When it comes to monitoring compliance, nations will have to decide whether such monitoring should be mandatory or voluntary.  As noted above, the monitoring of nations and the progress they are making toward certain targets is important because it can keep adherents to the agreement in line and encourage other nations to exercise good faith when implementing the agreement’s demands.  One of the contentious issues surrounding monitoring is how often it should be conducted.  Right now, there is an idea that international teams would visit nations once during a set period of years, but the problem is that nations have yet to agree on how long that period should be.  The Sydney Morning Herald writes that the EU, China, and Australia favor every five years, but India is on the opposite side of the equation and argues that reviews should not take place before 2030.  This is due to India’s concerns that it needs to have time to industrialize further before it is subjected to any investigation into its emissions levels.

Along with simply monitoring compliance, the talks need to ensure that there is some penalty for nations that do not live up their pledges.  Thus far, climate observers have talked about the mere fact of publishing findings and “shaming” nations, but this only goes so far as the UN Commission on Human Rights illustrates with its periodic reviews of member states human rights records.  Far-reaching penalties could include economic sanctions or fines, but again, the UN’s authority is limited here.  Developed nations are likely to balk at sizable penalties, but may warm to the idea if it holds China and India’s “feet to the fire” on emission reductions.  However, it is more likely that the agreement will probably not include such sanctions due to the political firestorm that it could generate.
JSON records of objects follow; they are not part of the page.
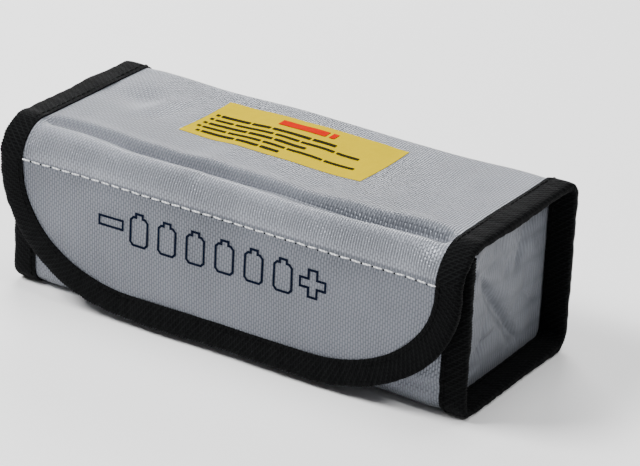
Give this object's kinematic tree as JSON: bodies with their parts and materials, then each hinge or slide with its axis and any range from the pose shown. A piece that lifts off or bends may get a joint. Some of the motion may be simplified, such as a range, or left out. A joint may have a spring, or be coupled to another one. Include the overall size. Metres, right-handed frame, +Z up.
{
  "type": "fire-resistant battery pouch",
  "caption": "Box-shaped pouch of silver coated cloth with black bound seams, recessed end panels and a front flap that folds up over its mouth on a hook-and-loop fastener.",
  "frame": {"origin": "centre of the bounding box's underside, on the surface the pouch stands on", "axes": "+X along the length, -Y out of the front with the flap, +Z up"},
  "size_m": [0.19, 0.085, 0.0653],
  "materials": {
    "coated_cloth": "silver-grey coated glass-fibre cloth, fine ribbed weave, satin sheen",
    "end_cloth": "the same silver-grey coated cloth, limp and creased",
    "backing_cloth": "silver-grey coated cloth, inner face",
    "binding_tape": "black woven grosgrain binding tape, matt",
    "hook_tape": "black nylon hook tape",
    "loop_tape": "black nylon loop tape, fuzzy",
    "black_thread": "black polyester sewing thread",
    "pale_thread": "pale grey polyester sewing thread",
    "yellow_label": "yellow printed film label, satin",
    "navy_ink": "dark navy screen-printed ink, matt"
  },
  "bodies": {
    "case": {"body_wrap": "coated_cloth", "left_end_panel": "end_cloth", "right_end_panel": "end_cloth", "left_end_binding": "binding_tape", "right_end_binding": "binding_tape", "left_end_thread": "black_thread", "right_end_thread": "black_thread", "mouth_binding": "binding_tape", "mouth_thread": "black_thread", "loop_strip": "loop_tape", "loop_thread": "black_thread", "safety_label": "yellow_label"},
    "shoulder": {"shoulder_cloth": "coated_cloth", "left_shoulder_binding": "binding_tape", "right_shoulder_binding": "binding_tape"},
    "flap": {"flap_face": "coated_cloth", "flap_backing": "backing_cloth", "flap_binding": "binding_tape", "flap_binding_thread": "black_thread", "flap_seam_thread": "pale_thread", "hook_strip": "hook_tape", "hook_thread": "black_thread", "flap_print": "navy_ink"}
  },
  "joints": [
    {"name": "flap_fold", "type": "hinge", "parent": "case", "child": "shoulder", "pos_m": [0, -0.0328, 0.0653], "axis": [-1, 0, 0], "range_deg": [0, 170]},
    {"name": "flap_crease", "type": "hinge", "parent": "shoulder", "child": "flap", "pos_m": [0, -0.0428, 0.053], "axis": [-1, 0, 0], "range_deg": [0, 80]}
  ]
}
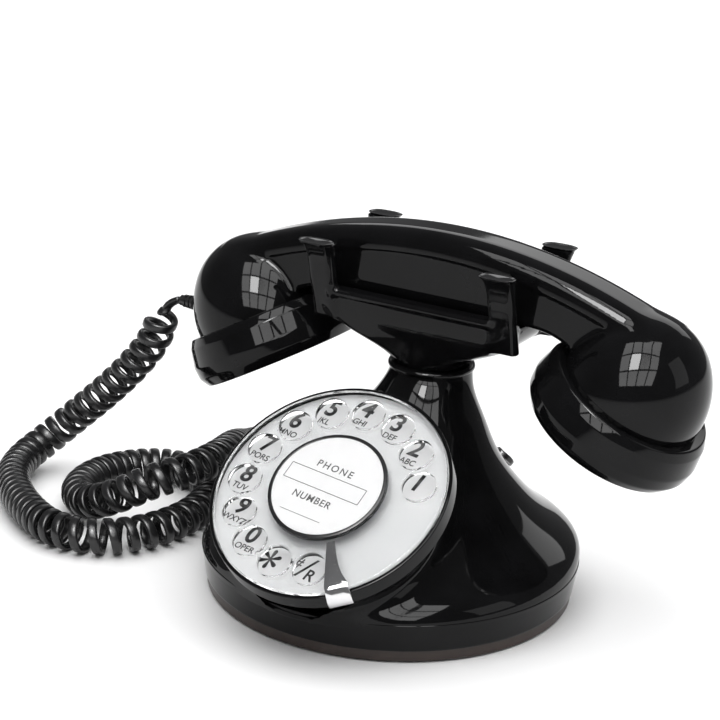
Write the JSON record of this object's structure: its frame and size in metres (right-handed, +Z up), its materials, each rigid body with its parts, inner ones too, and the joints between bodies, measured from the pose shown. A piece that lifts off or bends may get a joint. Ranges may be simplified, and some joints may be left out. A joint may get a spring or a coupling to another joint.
{
  "type": "rotary telephone",
  "caption": "Retro rotary telephone: bell-shaped base with tilted clear finger-wheel dial, horned cradle, lift-off handset and curly cord.",
  "frame": {"origin": "under the middle of the telephone, on the surface it stands on", "axes": "+Z up, the dial faces -Y, the handset lies along X with the earpiece at +X"},
  "size_m": [0.3098, 0.2008, 0.1418],
  "materials": {
    "black_gloss": "polished black moulded plastic",
    "brown_plate": "satin dark brown moulded plastic",
    "rubber": "matt black rubber",
    "screw_steel": "zinc-plated steel",
    "ballast": "grey cast iron",
    "brass_spacers": "turned brass",
    "circuit_board": "green solder-masked laminate",
    "chip_plastic": "matt black component plastic",
    "socket_plastic": "satin black socket plastic",
    "number_plate": "satin light grey printed plate",
    "zinc_plate": "pressed zinc-plated steel",
    "spring_steel": "blued spring steel",
    "polished_steel": "polished nickel plate",
    "cord_vinyl": "satin black vinyl",
    "plug_clear": "gloss black plug plastic",
    "clear_acrylic": "clear moulded acrylic",
    "clear_cover": "clear label cover",
    "white_plastic": "white moulded plastic",
    "black_trim": "satin black plastic",
    "label_paper": "white printed card"
  },
  "bodies": {
    "base": {"bell_housing": "black_gloss", "base_plate": "brown_plate", "rubber_feet": "rubber", "plate_screws": "screw_steel", "ballast_weight": "ballast", "board_spacers": "brass_spacers", "main_board": "circuit_board", "board_screws": "screw_steel", "board_chips": "chip_plastic", "sounder": "chip_plastic", "handset_socket": "socket_plastic", "line_socket": "socket_plastic", "number_plate": "number_plate", "mechanism_frame": "zinc_plate", "frame_pillars": "brass_spacers", "frame_screws": "screw_steel", "dial_bearing": "brass_spacers", "return_spring": "spring_steel", "pulse_contacts": "chip_plastic", "governor_cup": "brass_spacers", "finger_stop": "polished_steel", "neck_collar": "black_gloss", "cradle": "black_gloss", "cradle_screws": "screw_steel", "hook_bracket": "zinc_plate", "hook_contacts": "spring_steel", "ringer_control": "chip_plastic", "cord_lead": "cord_vinyl", "curly_cord": "cord_vinyl", "plug_lead": "cord_vinyl", "cord_plug": "plug_clear"},
    "dial": {"finger_wheel": "clear_acrylic", "wheel_hub": "white_plastic", "label_ring": "black_trim", "label_card": "label_paper", "label_cover": "clear_cover", "dial_shaft": "zinc_plate", "main_gear": "brass_spacers"},
    "governor": {"governor_pinion": "screw_steel", "governor_weights": "brass_spacers"},
    "hook": {"hook_plunger": "black_gloss"},
    "knob": {"ringer_knob": "black_trim", "knob_shaft": "zinc_plate"},
    "handset": {"handset_shell": "black_gloss", "ear_cap": "black_gloss", "mouth_cap": "black_gloss", "receiver_capsule": "chip_plastic", "microphone_capsule": "chip_plastic", "handset_weight": "ballast", "strain_relief": "cord_vinyl"}
  },
  "joints": [
    {"name": "handset_lift", "type": "slide", "parent": "base", "child": "handset", "axis": [-0.1599, 0, 0.9871], "range_m": [0, 0.11]},
    {"name": "dial_turn", "type": "hinge", "parent": "base", "child": "dial", "pos_m": [-0.0034, -0.04515, 0.0572], "axis": [0, 0.5976, -0.8018], "range_deg": [0, 331], "stiffness_Nm_per_rad": 0.012, "springref_deg": -45.84},
    {"name": "governor_turn", "type": "hinge", "parent": "base", "child": "governor", "pos_m": [-0.0034, -0.0247, 0.07244], "axis": [0, 0.5976, -0.8018], "range_deg": [-1330, 5]},
    {"name": "hook_travel", "type": "slide", "parent": "base", "child": "hook", "axis": [0, 0, 1], "range_m": [0, 0.005]},
    {"name": "knob_turn", "type": "hinge", "parent": "base", "child": "knob", "pos_m": [0.0182, 0.05655, 0.0415], "axis": [0.332, 0.6243, 0.7071], "range_deg": [0, 270]}
  ],
  "couplings": [
    {"joint": "governor_turn", "follows": "dial_turn", "ratio": -4},
    {"joint": "hook_travel", "follows": "handset_lift", "ratio": 0.045455}
  ]
}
Evaluating the Success of the Talks

There are really two ways that someone could interpret the outcome of the Paris climate talks.  On the one hand, the meeting could be viewed as a success if it gets attendees to treat the threat of climate change the same way.  The Financial Times reports on November 22 that the Paris talks will feature delegates from 195 nations, business executives, and more than 3,000 journalists.  Thousands of climate activists will also be present in Paris, although they are barred from holding demonstrations in light of the recent Parisian terror attacks.  There will be a lot of pressure for nations to find a lasting agreement, but a recognition that climate change is a problem and establishing a framework for continuing to talk about the issue could be deemed as a success.  Indeed, the Obama administration’s new aim, according to Newsweek, is for the talks to produce momentum that binds its successors to continue talking with other nations about climate mitigation.  Therefore, while the Paris talks may not produce a legally binding treaty, may not fix a nation’s carbon targets, and may not provide a defined framework for GCF funding or oversight, if they lead to more meetings every four or five years they may one day produce more ambitious plans.  For example, the U.S. has pledged to reduce its emissions by nearly 30% right now, but future talks may eventually lead to pledges to reduce that number even further.
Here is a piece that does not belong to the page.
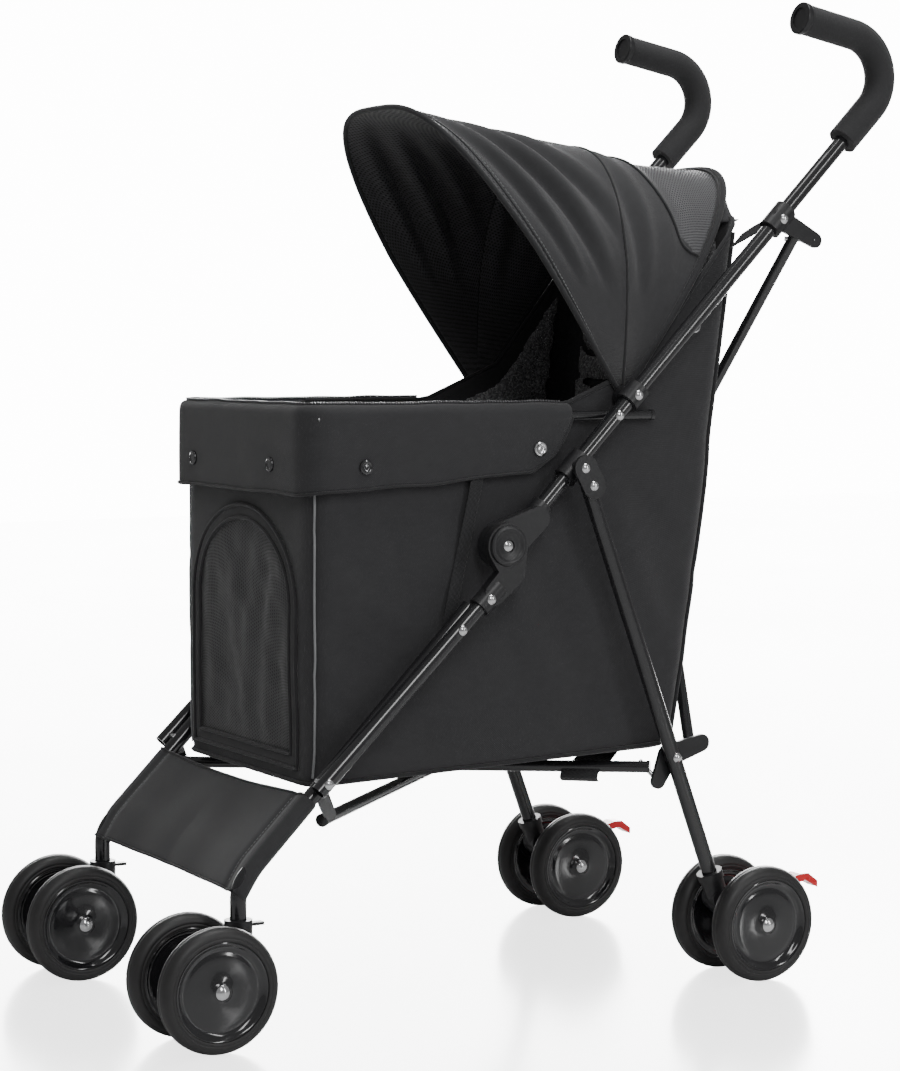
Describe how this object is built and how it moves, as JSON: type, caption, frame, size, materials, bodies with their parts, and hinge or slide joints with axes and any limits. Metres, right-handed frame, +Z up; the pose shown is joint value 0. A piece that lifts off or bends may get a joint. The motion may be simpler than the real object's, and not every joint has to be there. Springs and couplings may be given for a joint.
{
  "type": "pet stroller",
  "caption": "Folding pet stroller with an open-topped fabric cabin, tilting canopy, crossed braces, twin-wheel casters and red brake levers.",
  "frame": {"origin": "centre of the footprint at floor level", "axes": "+Z up, the front faces -Y, +X is the stroller's left"},
  "size_m": [0.4642, 0.8678, 1.0132],
  "materials": {
    "black_tube": "glossy black powder coat",
    "foam": "soft matt black foam",
    "moulding": "satin black moulded plastic",
    "rivet": "polished domed heads",
    "tyre": "smooth black",
    "wheel_plastic": "glossy black",
    "red_lever": "glossy red",
    "cloth": "black woven polyester",
    "canopy_cloth": "black woven polyester",
    "pad_cloth": "grey plush"
  },
  "bodies": {
    "cabin": {"cabin_bag": "cloth", "bag_collar": "cloth", "floor_pad": "pad_cloth", "canopy_rear": "canopy_cloth"},
    "canopy_hood": {"canopy_front": "canopy_cloth"},
    "side_left": {"handle_tube_left": "black_tube", "handle_grip_left": "foam", "grip_cap_left": "moulding", "upper_elbow_left": "moulding", "leg_bracket_left": "moulding", "brace_bracket_left": "moulding", "canopy_clamp_left": "moulding", "rim_arm_left": "black_tube", "side_rivets_left": "rivet"},
    "front_leg_left": {"lower_elbow_left": "moulding", "outer_tube_left": "black_tube", "leg_tube_left": "black_tube", "leg_rivets_left": "rivet", "footrest_panel": "cloth"},
    "caster_left": {"caster_fork_left": "moulding"},
    "front_wheels_left": {"front_tyres_left": "tyre", "front_wheel_discs_left": "wheel_plastic", "front_axle_left": "rivet"},
    "rear_leg_left": {"rear_leg_tube_left": "black_tube", "rear_housing_left": "moulding", "rear_bracket_left": "moulding", "rear_bolts_left": "rivet"},
    "rear_wheels_left": {"rear_tyres_left": "tyre", "rear_wheel_discs_left": "wheel_plastic", "rear_axle_left": "rivet"},
    "brake_left": {"brake_lever_left": "red_lever"},
    "back_brace_left": {"back_brace_left": "black_tube"},
    "floor_brace_left": {"floor_brace_left": "black_tube"},
    "side_right": {"handle_tube_right": "black_tube", "handle_grip_right": "foam", "grip_cap_right": "moulding", "upper_elbow_right": "moulding", "leg_bracket_right": "moulding", "brace_bracket_right": "moulding", "canopy_clamp_right": "moulding", "rim_arm_right": "black_tube", "side_rivets_right": "rivet"},
    "front_leg_right": {"lower_elbow_right": "moulding", "outer_tube_right": "black_tube", "leg_tube_right": "black_tube", "leg_rivets_right": "rivet"},
    "caster_right": {"caster_fork_right": "moulding"},
    "front_wheels_right": {"front_tyres_right": "tyre", "front_wheel_discs_right": "wheel_plastic", "front_axle_right": "rivet"},
    "rear_leg_right": {"rear_leg_tube_right": "black_tube", "rear_housing_right": "moulding", "rear_bracket_right": "moulding", "rear_bolts_right": "rivet"},
    "rear_wheels_right": {"rear_tyres_right": "tyre", "rear_wheel_discs_right": "wheel_plastic", "rear_axle_right": "rivet"},
    "brake_right": {"brake_lever_right": "red_lever"},
    "back_brace_right": {"back_brace_right": "black_tube"},
    "floor_brace_right": {"floor_brace_right": "black_tube"}
  },
  "joints": [
    {"name": "frame_fold", "type": "slide", "parent": "cabin", "child": "side_left", "axis": [-1, 0, 0], "range_m": [0, 0.1], "deforming": ["cabin_bag", "bag_collar", "floor_pad", "canopy_rear", "canopy_front", "footrest_panel"]},
    {"name": "fold_right", "type": "slide", "parent": "cabin", "child": "side_right", "axis": [1, 0, 0], "range_m": [0, 0.1]},
    {"name": "front_leg_fold_left", "type": "hinge", "parent": "side_left", "child": "front_leg_left", "pos_m": [0.183, -0.05487, 0.461], "axis": [-1, 0, 0], "range_deg": [0, 65.67]},
    {"name": "rear_leg_fold_left", "type": "hinge", "parent": "side_left", "child": "rear_leg_left", "pos_m": [0.18, 0.04613, 0.517], "axis": [-1, 0, 0], "range_deg": [0, 25.93]},
    {"name": "back_brace_swing_left", "type": "hinge", "parent": "side_left", "child": "back_brace_left", "pos_m": [0.16, 0.31173, 0.768], "axis": [-0.5442, -0.8365, 0.0643], "range_deg": [0, 24.4]},
    {"name": "floor_brace_swing_left", "type": "hinge", "parent": "rear_leg_left", "child": "floor_brace_left", "pos_m": [0.158, 0.13113, 0.2236], "axis": [-0.6287, -0.3645, 0.6869], "range_deg": [0, 41.84]},
    {"name": "front_leg_fold_right", "type": "hinge", "parent": "side_right", "child": "front_leg_right", "pos_m": [-0.183, -0.05487, 0.461], "axis": [-1, 0, 0], "range_deg": [0, 65.67]},
    {"name": "rear_leg_fold_right", "type": "hinge", "parent": "side_right", "child": "rear_leg_right", "pos_m": [-0.18, 0.04613, 0.517], "axis": [-1, 0, 0], "range_deg": [0, 25.93]},
    {"name": "back_brace_swing_right", "type": "hinge", "parent": "side_right", "child": "back_brace_right", "pos_m": [-0.16, 0.29853, 0.768], "axis": [-0.5442, 0.8365, -0.0643], "range_deg": [0, 24.4]},
    {"name": "floor_brace_swing_right", "type": "hinge", "parent": "rear_leg_right", "child": "floor_brace_right", "pos_m": [-0.158, 0.13113, 0.2104], "axis": [-0.6287, 0.3645, -0.6869], "range_deg": [0, 41.84]},
    {"name": "caster_swivel_left", "type": "hinge", "parent": "front_leg_left", "child": "caster_left", "pos_m": [0.168, -0.33587, 0.097], "axis": [0, 0, 1], "continuous": true},
    {"name": "front_wheel_spin_left", "type": "hinge", "parent": "caster_left", "child": "front_wheels_left", "pos_m": [0.168, -0.37387, 0.06], "axis": [1, 0, 0], "continuous": true},
    {"name": "rear_wheel_spin_left", "type": "hinge", "parent": "rear_leg_left", "child": "rear_wheels_left", "pos_m": [0.18, 0.23813, 0.06], "axis": [1, 0, 0], "continuous": true},
    {"name": "brake_press_left", "type": "hinge", "parent": "rear_leg_left", "child": "brake_left", "pos_m": [0.18, 0.26013, 0.078], "axis": [-1, 0, 0], "range_deg": [0, 18]},
    {"name": "caster_swivel_right", "type": "hinge", "parent": "front_leg_right", "child": "caster_right", "pos_m": [-0.168, -0.33587, 0.097], "axis": [0, 0, 1], "continuous": true},
    {"name": "front_wheel_spin_right", "type": "hinge", "parent": "caster_right", "child": "front_wheels_right", "pos_m": [-0.168, -0.37387, 0.06], "axis": [1, 0, 0], "continuous": true},
    {"name": "rear_wheel_spin_right", "type": "hinge", "parent": "rear_leg_right", "child": "rear_wheels_right", "pos_m": [-0.18, 0.23813, 0.06], "axis": [1, 0, 0], "continuous": true},
    {"name": "brake_press_right", "type": "hinge", "parent": "rear_leg_right", "child": "brake_right", "pos_m": [-0.18, 0.26013, 0.078], "axis": [-1, 0, 0], "range_deg": [0, 18]},
    {"name": "canopy_tilt", "type": "hinge", "parent": "cabin", "child": "canopy_hood", "pos_m": [0, 0.10713, 0.604], "axis": [-1, 0, 0], "range_deg": [0, 30], "deforming": ["canopy_rear"]}
  ],
  "couplings": [
    {"joint": "fold_right", "follows": "frame_fold", "ratio": 1},
    {"joint": "front_leg_fold_left", "follows": "frame_fold", "rad_per_m": 11.452},
    {"joint": "rear_leg_fold_left", "follows": "frame_fold", "rad_per_m": 4.5166},
    {"joint": "back_brace_swing_left", "follows": "frame_fold", "rad_per_m": 4.25},
    {"joint": "floor_brace_swing_left", "follows": "frame_fold", "rad_per_m": 7.2937},
    {"joint": "front_leg_fold_right", "follows": "frame_fold", "rad_per_m": 11.452},
    {"joint": "rear_leg_fold_right", "follows": "frame_fold", "rad_per_m": 4.5166},
    {"joint": "back_brace_swing_right", "follows": "frame_fold", "rad_per_m": 4.25},
    {"joint": "floor_brace_swing_right", "follows": "frame_fold", "rad_per_m": 7.2937}
  ]
}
Still, the lack of a legally binding treaty could also be viewed as a defeat.  Activists are sounding the alarm over how the world must act quickly to avoid disastrous warming and they note that voluntary targets are still not enough to secure a manageable future.  The Economist writes on November 18 that ambitious activists charge that the world is “aiming for too little” at Paris and these activists want a more efficient system that sets a price for carbon and taxes fossil fuels.  They are also skeptical that China will live up to the aims that it has set for itself when it comes to the adoption of renewable energy.  The Christian Science Monitor on November 20 explains that for China to achieve 20% of its electricity output from renewable sources by 2030 that it would have to generate the equivalent of the U.S. energy grid in renewables, but it is not on pace to do that.  This could make some current climate projections irrelevant since those assume that nations will live up to pledges to either reduce or cap emissions at promised levels.  And activists argue that even if the talks produce momentum, more definitive action needs to happen immediately since the world cannot keep talking as temperatures rise.  The Guardian explains on November 20 that some allege that this shows a disconnect between negotiators and those most affected by climate change, who tend to be more economically disadvantaged.  The inability of protesters to attract media attention to their concerns due to regulations passed by the French government may exacerbate this divide and thereby inhibit the drive toward “climate justice.”
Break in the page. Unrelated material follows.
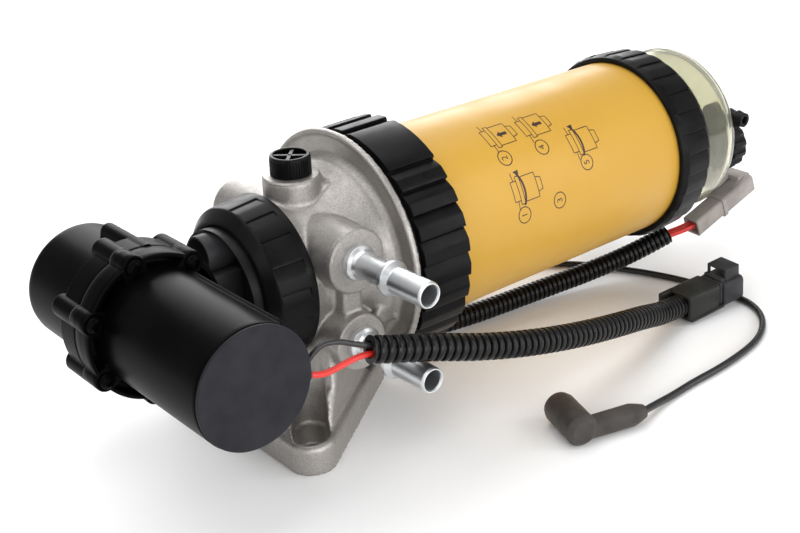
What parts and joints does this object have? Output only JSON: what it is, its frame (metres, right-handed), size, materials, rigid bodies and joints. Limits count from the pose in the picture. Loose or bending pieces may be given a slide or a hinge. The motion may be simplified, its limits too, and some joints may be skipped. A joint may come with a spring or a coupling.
{
  "type": "fuel priming pump with filter head",
  "caption": "Electric diesel fuel priming pump on a cast filter head, with a twist-lock water separator cartridge, clear bowl, hose nipples and wiring harness.",
  "frame": {"origin": "centre of the mounting foot's flat face, midway between its two bolt holes", "axes": "+X along the filter from the pump to the bowl, +Z away from the foot's flat face, hose nipples point to -Y"},
  "size_m": [0.4736, 0.2111, 0.1515],
  "materials": {
    "cast_aluminium": "cast, bead blasted",
    "black_nylon": "satin moulded",
    "black_plastic": "matte moulded",
    "pump_black": "gloss black coating",
    "yellow_paint": "gloss enamel",
    "plated_steel": "zinc plated",
    "tinned_steel": "plain",
    "seal_rubber": "matte",
    "filter_paper": "resin treated paper",
    "clear_bowl": "clear tinted plastic",
    "sensor_grey": "satin moulded",
    "red_wire": "pvc insulation",
    "black_wire": "pvc insulation",
    "conduit_black": "corrugated",
    "boot_rubber": "matte",
    "ferrite": "plain",
    "copper": "plain",
    "carbon": "plain",
    "steel": "ground"
  },
  "bodies": {
    "main": {"filter_head": "cast_aluminium", "head_seal_ring": "seal_rubber", "cartridge_can": "yellow_paint", "cartridge_top_plate": "black_plastic", "cartridge_grommet": "seal_rubber", "cartridge_bottom_collar": "black_plastic", "centre_tube": "black_plastic", "pleated_media": "filter_paper", "upper_end_cap": "black_plastic", "lower_end_cap": "black_plastic", "bowl_seal_ring": "seal_rubber", "sediment_bowl": "clear_bowl", "drain_valve_body": "black_plastic", "water_sensor": "sensor_grey", "sensor_probes": "steel", "sensor_plug": "sensor_grey", "inlet_nipple": "plated_steel", "outlet_nipple": "plated_steel", "nipple_seals": "seal_rubber", "pump_base": "black_plastic", "base_seal_ring": "seal_rubber", "pump_housing": "pump_black", "housing_gasket": "seal_rubber", "housing_screws": "pump_black", "motor_housing": "pump_black", "motor_cap": "black_plastic", "motor_can": "tinned_steel", "magnets": "ferrite", "brush_holder": "black_plastic", "brushes": "carbon", "front_bearing": "steel", "rear_bearing": "steel", "shaft_seal": "seal_rubber", "lead_grommet": "seal_rubber", "power_connector_pins": "black_plastic", "power_connector_latch": "black_plastic", "harness_splice": "black_plastic", "elbow_boot": "boot_rubber", "motor_conduit": "conduit_black", "red_lead": "red_wire", "black_lead": "black_wire", "sensor_conduit": "conduit_black", "sensor_lead_near": "red_wire", "sensor_lead_far": "red_wire", "boot_lead": "black_wire"},
    "head_ring": {"head_lock_ring": "black_nylon"},
    "bowl_ring": {"bowl_lock_ring": "black_nylon"},
    "pump_ring": {"pump_lock_ring": "black_nylon"},
    "drain_control": {"drain_knob": "black_plastic"},
    "bleed_screw": {"vent_plug": "black_nylon"},
    "rotor": {"motor_shaft": "steel", "armature": "tinned_steel", "windings": "copper", "commutator": "copper", "impeller": "black_plastic"}
  },
  "joints": [
    {"name": "head_ring_turn", "type": "hinge", "parent": "main", "child": "head_ring", "pos_m": [0.085, 0, 0.085], "axis": [1, 0, 0], "range_deg": [0, 360]},
    {"name": "bowl_ring_turn", "type": "hinge", "parent": "main", "child": "bowl_ring", "pos_m": [0.295, 0, 0.085], "axis": [1, 0, 0], "range_deg": [0, 360]},
    {"name": "pump_ring_turn", "type": "hinge", "parent": "main", "child": "pump_ring", "pos_m": [0.005, 0, 0.085], "axis": [1, 0, 0], "range_deg": [0, 360]},
    {"name": "drain_knob_turn", "type": "hinge", "parent": "main", "child": "drain_control", "pos_m": [0.36, -0.024, 0.073], "axis": [1, 0, 0], "range_deg": [0, 360]},
    {"name": "bleed_screw_turn", "type": "hinge", "parent": "main", "child": "bleed_screw", "pos_m": [0.035, 0, 0.14], "axis": [0, 0, 1], "range_deg": [0, 360]},
    {"name": "motor_spin", "type": "hinge", "parent": "main", "child": "rotor", "pos_m": [-0.0575, -0.05, 0.085], "axis": [0, 1, 0], "continuous": true}
  ]
}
When speaking on this topic, especially at tournaments the week after Thanksgiving, extempers should try to evaluate the talks from a realistic perspective.  It is not logical to assume that the Obama administration will agree to a legally binding treaty since such a treaty would die a quick death in the Senate.  Similarly, it is not logical to assume that India will suddenly decide that it is fine with strict cuts in its emissions.  One of the problems of any global agreement, and the Doha talks are a perfect illustration of this, is that when tons of actors are involved (in this case various nations) the chances of acquiring a more definitive deal wane.  In climate talks every nation is seeking to preserve its sovereignty, while also seeking to protect what it holds dear.  This means that developed nations want to protect economic growth, while developing nations want compensation or enough time to experience the benefits of industrialization.  In this type of environment, the Obama administration’s goal of continuing the momentum of the talks is probably the best possible outcome, even if such a result does not please those who wish more action could be taken to mitigate the harmful effects of climate change.